_WRITTEN EXERCISE_.
Only the lines from the one containing "least roll found" down to the one containing "depsgraph = bpy.context.evaluated_depsgraph_get()" should be printed, exactly as they stand, ends included.

*-*-*

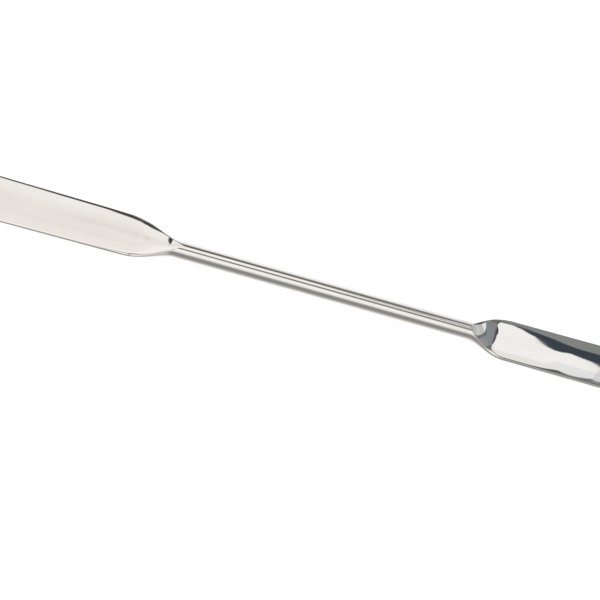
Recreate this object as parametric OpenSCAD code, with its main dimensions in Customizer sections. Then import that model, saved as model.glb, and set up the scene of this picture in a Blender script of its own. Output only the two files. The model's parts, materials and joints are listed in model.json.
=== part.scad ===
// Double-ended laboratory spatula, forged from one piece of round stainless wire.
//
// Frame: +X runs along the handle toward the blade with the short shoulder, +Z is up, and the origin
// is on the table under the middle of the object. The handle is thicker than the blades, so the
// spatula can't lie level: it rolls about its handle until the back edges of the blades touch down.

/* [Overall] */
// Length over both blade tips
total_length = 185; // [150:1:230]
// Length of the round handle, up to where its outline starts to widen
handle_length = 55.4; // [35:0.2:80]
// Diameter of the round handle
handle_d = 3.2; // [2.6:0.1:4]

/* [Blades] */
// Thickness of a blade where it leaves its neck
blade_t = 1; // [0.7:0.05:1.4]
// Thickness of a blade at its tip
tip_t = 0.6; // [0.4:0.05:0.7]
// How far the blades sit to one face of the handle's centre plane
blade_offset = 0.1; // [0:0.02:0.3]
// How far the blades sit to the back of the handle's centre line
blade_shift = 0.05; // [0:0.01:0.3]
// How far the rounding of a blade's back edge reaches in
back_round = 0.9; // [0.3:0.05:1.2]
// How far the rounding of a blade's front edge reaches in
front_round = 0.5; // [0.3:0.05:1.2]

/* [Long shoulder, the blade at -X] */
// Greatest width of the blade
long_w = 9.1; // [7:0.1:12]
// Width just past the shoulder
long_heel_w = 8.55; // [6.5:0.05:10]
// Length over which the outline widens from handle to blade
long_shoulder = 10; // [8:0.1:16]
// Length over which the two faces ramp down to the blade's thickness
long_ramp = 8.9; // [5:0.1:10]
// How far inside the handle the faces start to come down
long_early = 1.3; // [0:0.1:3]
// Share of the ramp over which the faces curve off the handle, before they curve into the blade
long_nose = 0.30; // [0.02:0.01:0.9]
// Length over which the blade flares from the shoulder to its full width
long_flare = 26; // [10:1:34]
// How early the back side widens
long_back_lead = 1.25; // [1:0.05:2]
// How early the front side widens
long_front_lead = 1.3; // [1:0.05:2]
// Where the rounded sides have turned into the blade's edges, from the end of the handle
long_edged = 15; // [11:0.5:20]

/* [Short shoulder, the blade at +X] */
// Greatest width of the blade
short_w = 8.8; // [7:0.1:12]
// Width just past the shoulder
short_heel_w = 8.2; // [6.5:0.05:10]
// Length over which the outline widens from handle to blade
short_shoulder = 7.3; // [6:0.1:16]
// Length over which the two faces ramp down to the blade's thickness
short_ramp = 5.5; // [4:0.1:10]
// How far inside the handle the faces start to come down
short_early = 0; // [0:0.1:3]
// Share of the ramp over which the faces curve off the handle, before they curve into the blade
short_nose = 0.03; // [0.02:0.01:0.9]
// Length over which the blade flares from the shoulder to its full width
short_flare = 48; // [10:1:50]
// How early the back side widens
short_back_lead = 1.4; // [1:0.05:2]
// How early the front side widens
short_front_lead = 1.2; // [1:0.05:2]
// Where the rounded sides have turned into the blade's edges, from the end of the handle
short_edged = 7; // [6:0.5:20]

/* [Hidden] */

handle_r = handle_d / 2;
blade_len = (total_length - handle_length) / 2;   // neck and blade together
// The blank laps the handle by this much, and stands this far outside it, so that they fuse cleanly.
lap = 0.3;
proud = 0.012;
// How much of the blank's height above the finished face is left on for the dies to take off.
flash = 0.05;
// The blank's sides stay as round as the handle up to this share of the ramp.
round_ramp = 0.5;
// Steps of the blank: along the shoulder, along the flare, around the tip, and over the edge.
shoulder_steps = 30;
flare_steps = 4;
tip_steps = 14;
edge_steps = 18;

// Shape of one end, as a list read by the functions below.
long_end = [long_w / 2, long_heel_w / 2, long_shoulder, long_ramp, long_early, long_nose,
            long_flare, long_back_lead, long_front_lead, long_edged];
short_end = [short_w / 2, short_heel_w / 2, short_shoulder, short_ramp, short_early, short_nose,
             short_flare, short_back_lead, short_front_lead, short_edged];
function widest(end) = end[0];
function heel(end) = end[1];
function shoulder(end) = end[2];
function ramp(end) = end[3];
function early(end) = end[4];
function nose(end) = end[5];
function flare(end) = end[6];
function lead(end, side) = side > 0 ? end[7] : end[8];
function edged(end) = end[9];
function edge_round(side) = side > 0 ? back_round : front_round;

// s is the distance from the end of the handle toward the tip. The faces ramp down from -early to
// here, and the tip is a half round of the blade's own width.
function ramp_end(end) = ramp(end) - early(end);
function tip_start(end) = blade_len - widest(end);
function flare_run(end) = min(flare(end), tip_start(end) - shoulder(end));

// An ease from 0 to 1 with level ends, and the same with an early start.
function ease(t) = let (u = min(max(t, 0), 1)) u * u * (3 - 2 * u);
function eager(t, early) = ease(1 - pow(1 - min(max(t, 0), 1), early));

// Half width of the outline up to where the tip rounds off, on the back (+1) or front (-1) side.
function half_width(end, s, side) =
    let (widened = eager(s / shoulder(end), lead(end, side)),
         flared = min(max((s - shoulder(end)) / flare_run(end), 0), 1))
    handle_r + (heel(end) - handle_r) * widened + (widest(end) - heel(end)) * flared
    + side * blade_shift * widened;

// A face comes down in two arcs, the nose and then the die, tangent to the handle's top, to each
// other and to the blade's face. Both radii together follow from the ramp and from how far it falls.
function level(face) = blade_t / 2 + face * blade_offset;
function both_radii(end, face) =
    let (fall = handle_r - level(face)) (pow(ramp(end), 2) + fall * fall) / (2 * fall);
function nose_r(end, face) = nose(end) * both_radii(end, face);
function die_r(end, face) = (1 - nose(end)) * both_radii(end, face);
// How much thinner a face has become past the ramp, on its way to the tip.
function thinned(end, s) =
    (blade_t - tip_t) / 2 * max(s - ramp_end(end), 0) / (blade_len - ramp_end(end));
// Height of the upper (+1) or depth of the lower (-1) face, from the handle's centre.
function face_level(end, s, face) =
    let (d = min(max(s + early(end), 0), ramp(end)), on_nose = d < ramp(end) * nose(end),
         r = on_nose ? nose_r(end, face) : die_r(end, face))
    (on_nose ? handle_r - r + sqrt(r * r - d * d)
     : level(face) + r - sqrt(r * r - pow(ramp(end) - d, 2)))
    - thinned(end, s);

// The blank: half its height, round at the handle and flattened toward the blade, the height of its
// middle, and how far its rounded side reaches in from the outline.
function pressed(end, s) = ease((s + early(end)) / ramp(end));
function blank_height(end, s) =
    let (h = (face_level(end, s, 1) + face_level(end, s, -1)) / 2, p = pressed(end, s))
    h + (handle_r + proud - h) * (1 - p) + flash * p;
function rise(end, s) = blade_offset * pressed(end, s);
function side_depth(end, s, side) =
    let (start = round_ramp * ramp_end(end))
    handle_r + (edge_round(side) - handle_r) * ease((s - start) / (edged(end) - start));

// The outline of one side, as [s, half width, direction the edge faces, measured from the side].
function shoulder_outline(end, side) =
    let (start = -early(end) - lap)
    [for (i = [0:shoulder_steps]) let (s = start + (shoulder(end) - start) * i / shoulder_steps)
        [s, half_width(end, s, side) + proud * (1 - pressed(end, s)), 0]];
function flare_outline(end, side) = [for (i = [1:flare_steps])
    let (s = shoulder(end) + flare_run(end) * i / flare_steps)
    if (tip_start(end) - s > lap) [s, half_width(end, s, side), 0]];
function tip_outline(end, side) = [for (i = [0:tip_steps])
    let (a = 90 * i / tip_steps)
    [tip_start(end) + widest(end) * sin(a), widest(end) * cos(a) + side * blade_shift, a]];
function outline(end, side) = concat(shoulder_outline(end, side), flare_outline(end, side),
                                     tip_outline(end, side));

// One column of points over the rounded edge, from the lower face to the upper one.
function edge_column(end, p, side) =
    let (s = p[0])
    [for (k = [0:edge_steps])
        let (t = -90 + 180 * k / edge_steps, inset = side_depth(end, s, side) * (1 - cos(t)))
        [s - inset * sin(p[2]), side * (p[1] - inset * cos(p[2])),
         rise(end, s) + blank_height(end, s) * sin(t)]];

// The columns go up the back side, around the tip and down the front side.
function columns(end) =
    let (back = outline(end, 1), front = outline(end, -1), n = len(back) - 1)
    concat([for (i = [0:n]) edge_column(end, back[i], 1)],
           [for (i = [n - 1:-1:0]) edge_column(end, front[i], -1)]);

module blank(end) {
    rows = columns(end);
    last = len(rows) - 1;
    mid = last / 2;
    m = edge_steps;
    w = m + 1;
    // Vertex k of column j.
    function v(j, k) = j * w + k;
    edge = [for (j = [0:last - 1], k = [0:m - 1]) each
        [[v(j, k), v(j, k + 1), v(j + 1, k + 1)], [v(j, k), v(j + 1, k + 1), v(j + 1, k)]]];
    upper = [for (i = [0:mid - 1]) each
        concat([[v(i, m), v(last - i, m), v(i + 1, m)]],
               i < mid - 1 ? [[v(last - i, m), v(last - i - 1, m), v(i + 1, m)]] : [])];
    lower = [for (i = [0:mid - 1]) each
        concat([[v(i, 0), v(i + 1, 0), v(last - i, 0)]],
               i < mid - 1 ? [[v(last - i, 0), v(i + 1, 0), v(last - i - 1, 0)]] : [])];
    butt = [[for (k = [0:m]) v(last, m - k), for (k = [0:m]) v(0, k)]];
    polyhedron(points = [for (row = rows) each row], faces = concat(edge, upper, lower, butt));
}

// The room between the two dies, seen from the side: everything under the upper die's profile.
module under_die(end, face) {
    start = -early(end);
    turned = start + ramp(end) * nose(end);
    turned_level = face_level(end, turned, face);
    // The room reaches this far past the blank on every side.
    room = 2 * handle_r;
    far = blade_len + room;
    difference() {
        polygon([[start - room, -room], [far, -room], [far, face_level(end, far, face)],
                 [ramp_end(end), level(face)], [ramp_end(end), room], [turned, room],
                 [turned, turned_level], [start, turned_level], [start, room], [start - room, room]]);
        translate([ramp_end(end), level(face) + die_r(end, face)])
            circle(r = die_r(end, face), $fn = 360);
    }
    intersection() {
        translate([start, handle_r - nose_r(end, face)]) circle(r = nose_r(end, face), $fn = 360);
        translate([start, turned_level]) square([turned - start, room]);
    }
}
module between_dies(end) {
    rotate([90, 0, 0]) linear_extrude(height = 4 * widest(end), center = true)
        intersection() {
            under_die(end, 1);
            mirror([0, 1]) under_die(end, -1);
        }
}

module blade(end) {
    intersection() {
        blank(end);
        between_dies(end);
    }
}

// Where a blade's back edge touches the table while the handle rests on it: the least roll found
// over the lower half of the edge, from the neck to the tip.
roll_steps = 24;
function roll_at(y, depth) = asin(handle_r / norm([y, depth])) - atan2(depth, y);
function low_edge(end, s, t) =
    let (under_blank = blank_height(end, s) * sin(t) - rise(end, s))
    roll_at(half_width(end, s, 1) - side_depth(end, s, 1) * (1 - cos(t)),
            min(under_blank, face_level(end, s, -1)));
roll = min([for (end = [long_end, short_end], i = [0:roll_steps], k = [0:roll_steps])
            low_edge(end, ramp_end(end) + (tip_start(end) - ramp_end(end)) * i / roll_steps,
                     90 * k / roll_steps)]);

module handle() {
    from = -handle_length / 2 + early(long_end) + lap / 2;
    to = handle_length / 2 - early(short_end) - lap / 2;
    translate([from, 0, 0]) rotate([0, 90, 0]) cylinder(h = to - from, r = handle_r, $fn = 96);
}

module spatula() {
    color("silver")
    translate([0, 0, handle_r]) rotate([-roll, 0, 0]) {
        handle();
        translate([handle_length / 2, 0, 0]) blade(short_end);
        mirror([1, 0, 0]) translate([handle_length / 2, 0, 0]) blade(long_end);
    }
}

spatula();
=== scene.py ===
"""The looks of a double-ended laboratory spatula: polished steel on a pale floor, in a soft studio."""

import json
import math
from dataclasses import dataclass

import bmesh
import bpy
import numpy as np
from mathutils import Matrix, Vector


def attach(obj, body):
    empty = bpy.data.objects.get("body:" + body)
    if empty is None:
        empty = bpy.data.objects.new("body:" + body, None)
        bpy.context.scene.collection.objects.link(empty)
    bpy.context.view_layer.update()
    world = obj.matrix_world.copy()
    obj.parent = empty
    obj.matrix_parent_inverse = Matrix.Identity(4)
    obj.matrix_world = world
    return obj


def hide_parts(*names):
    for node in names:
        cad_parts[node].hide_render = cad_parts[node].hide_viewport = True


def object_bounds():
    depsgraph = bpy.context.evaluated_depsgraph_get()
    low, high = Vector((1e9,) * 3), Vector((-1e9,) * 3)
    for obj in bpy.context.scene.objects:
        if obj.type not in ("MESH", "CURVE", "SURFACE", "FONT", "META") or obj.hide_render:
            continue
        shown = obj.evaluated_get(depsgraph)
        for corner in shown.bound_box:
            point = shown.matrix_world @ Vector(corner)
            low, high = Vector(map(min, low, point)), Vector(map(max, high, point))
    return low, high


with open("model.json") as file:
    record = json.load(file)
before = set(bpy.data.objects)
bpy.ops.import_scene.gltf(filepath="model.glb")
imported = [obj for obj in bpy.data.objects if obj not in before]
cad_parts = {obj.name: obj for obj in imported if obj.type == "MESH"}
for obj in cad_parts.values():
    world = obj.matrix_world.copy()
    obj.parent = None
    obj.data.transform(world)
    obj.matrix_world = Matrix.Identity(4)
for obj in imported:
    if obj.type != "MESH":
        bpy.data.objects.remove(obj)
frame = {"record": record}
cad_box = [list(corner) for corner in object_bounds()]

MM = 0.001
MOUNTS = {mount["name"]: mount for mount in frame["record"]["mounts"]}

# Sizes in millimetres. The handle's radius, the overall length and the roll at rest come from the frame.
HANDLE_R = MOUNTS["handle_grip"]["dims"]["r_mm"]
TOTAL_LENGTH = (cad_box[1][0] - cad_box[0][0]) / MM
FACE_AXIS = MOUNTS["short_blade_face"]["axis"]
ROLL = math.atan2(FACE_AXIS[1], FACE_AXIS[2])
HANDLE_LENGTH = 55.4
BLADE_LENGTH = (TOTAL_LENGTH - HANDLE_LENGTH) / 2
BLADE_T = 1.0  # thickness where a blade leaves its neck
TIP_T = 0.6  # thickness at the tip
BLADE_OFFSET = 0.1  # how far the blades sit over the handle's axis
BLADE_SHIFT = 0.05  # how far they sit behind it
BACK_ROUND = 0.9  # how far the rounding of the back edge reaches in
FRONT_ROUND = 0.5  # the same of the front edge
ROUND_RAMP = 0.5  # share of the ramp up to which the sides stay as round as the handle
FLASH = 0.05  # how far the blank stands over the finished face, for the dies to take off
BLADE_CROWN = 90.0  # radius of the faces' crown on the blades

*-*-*

_FULL ANSWER_.
// Where a blade's back edge touches the table while the handle rests on it: the least roll found
// over the lower half of the edge, from the neck to the tip.
roll_steps = 24;
function roll_at(y, depth) = asin(handle_r / norm([y, depth])) - atan2(depth, y);
function low_edge(end, s, t) =
    let (under_blank = blank_height(end, s) * sin(t) - rise(end, s))
    roll_at(half_width(end, s, 1) - side_depth(end, s, 1) * (1 - cos(t)),
            min(under_blank, face_level(end, s, -1)));
roll = min([for (end = [long_end, short_end], i = [0:roll_steps], k = [0:roll_steps])
            low_edge(end, ramp_end(end) + (tip_start(end) - ramp_end(end)) * i / roll_steps,
                     90 * k / roll_steps)]);

module handle() {
    from = -handle_length / 2 + early(long_end) + lap / 2;
    to = handle_length / 2 - early(short_end) - lap / 2;
    translate([from, 0, 0]) rotate([0, 90, 0]) cylinder(h = to - from, r = handle_r, $fn = 96);
}

module spatula() {
    color("silver")
    translate([0, 0, handle_r]) rotate([-roll, 0, 0]) {
        handle();
        translate([handle_length / 2, 0, 0]) blade(short_end);
        mirror([1, 0, 0]) translate([handle_length / 2, 0, 0]) blade(long_end);
    }
}

spatula();
=== scene.py ===
"""The looks of a double-ended laboratory spatula: polished steel on a pale floor, in a soft studio."""

import json
import math
from dataclasses import dataclass

import bmesh
import bpy
import numpy as np
from mathutils import Matrix, Vector


def attach(obj, body):
    empty = bpy.data.objects.get("body:" + body)
    if empty is None:
        empty = bpy.data.objects.new("body:" + body, None)
        bpy.context.scene.collection.objects.link(empty)
    bpy.context.view_layer.update()
    world = obj.matrix_world.copy()
    obj.parent = empty
    obj.matrix_parent_inverse = Matrix.Identity(4)
    obj.matrix_world = world
    return obj


def hide_parts(*names):
    for node in names:
        cad_parts[node].hide_render = cad_parts[node].hide_viewport = True


def object_bounds():
    depsgraph = bpy.context.evaluated_depsgraph_get()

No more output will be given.